-- BEGIN --

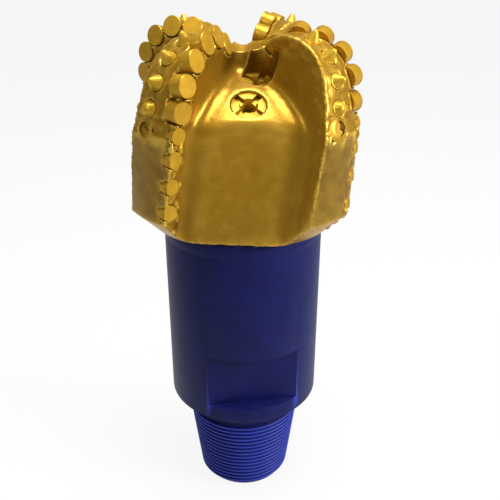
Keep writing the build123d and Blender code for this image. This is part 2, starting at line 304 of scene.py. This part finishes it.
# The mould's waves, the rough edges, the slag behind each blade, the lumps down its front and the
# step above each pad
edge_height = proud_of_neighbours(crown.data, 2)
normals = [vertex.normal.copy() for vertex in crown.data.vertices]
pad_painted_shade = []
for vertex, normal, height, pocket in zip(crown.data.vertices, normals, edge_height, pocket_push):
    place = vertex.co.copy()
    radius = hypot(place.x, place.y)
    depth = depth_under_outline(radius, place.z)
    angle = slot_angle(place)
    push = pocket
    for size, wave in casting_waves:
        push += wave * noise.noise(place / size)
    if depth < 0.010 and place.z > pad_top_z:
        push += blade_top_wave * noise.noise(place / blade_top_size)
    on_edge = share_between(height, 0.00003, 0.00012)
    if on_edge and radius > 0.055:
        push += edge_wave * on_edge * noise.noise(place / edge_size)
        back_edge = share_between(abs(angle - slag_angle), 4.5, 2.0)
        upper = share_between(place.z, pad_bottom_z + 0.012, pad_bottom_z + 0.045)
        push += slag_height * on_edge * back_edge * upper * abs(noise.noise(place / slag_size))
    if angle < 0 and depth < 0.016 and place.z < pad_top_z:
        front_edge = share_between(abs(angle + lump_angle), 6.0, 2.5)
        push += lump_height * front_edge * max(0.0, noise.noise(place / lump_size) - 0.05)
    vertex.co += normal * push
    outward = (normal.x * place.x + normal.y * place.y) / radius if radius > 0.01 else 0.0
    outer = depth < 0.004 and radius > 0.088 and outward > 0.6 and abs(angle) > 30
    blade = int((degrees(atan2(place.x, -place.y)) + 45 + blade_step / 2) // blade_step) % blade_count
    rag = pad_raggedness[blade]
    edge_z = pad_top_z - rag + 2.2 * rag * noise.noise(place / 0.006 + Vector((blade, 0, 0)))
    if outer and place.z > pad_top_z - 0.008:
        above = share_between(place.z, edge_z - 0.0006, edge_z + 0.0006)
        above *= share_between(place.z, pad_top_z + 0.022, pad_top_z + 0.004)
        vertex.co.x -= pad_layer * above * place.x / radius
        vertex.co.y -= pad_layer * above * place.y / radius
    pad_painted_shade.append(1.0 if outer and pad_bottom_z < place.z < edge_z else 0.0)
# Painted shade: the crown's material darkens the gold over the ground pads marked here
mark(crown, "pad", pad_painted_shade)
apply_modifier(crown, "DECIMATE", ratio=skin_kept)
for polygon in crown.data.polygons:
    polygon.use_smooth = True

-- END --

SET EXERCISE:
Show the data once more, exactly as it was written.

WRITTEN ANSWER:
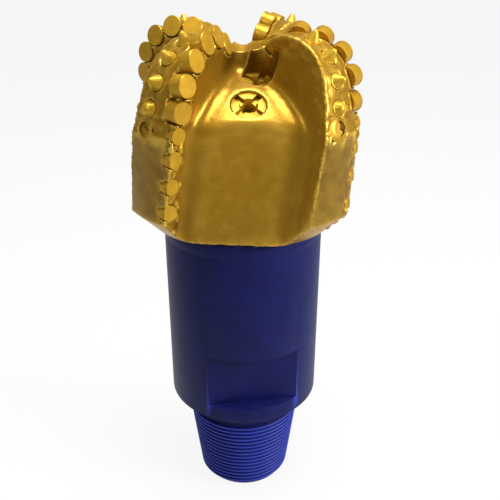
Keep writing the build123d and Blender code for this image. This is part 2, starting at line 304 of scene.py. This part finishes it.
# The mould's waves, the rough edges, the slag behind each blade, the lumps down its front and the
# step above each pad
edge_height = proud_of_neighbours(crown.data, 2)
normals = [vertex.normal.copy() for vertex in crown.data.vertices]
pad_painted_shade = []
for vertex, normal, height, pocket in zip(crown.data.vertices, normals, edge_height, pocket_push):
    place = vertex.co.copy()
    radius = hypot(place.x, place.y)
    depth = depth_under_outline(radius, place.z)
    angle = slot_angle(place)
    push = pocket
    for size, wave in casting_waves:
        push += wave * noise.noise(place / size)
    if depth < 0.010 and place.z > pad_top_z:
        push += blade_top_wave * noise.noise(place / blade_top_size)
    on_edge = share_between(height, 0.00003, 0.00012)
    if on_edge and radius > 0.055:
        push += edge_wave * on_edge * noise.noise(place / edge_size)
        back_edge = share_between(abs(angle - slag_angle), 4.5, 2.0)
        upper = share_between(place.z, pad_bottom_z + 0.012, pad_bottom_z + 0.045)
        push += slag_height * on_edge * back_edge * upper * abs(noise.noise(place / slag_size))
    if angle < 0 and depth < 0.016 and place.z < pad_top_z:
        front_edge = share_between(abs(angle + lump_angle), 6.0, 2.5)
        push += lump_height * front_edge * max(0.0, noise.noise(place / lump_size) - 0.05)
    vertex.co += normal * push
    outward = (normal.x * place.x + normal.y * place.y) / radius if radius > 0.01 else 0.0
    outer = depth < 0.004 and radius > 0.088 and outward > 0.6 and abs(angle) > 30
    blade = int((degrees(atan2(place.x, -place.y)) + 45 + blade_step / 2) // blade_step) % blade_count
    rag = pad_raggedness[blade]
    edge_z = pad_top_z - rag + 2.2 * rag * noise.noise(place / 0.006 + Vector((blade, 0, 0)))
    if outer and place.z > pad_top_z - 0.008:
        above = share_between(place.z, edge_z - 0.0006, edge_z + 0.0006)
        above *= share_between(place.z, pad_top_z + 0.022, pad_top_z + 0.004)
        vertex.co.x -= pad_layer * above * place.x / radius
        vertex.co.y -= pad_layer * above * place.y / radius
    pad_painted_shade.append(1.0 if outer and pad_bottom_z < place.z < edge_z else 0.0)
# Painted shade: the crown's material darkens the gold over the ground pads marked here
mark(crown, "pad", pad_painted_shade)
apply_modifier(crown, "DECIMATE", ratio=skin_kept)
for polygon in crown.data.polygons:
    polygon.use_smooth = True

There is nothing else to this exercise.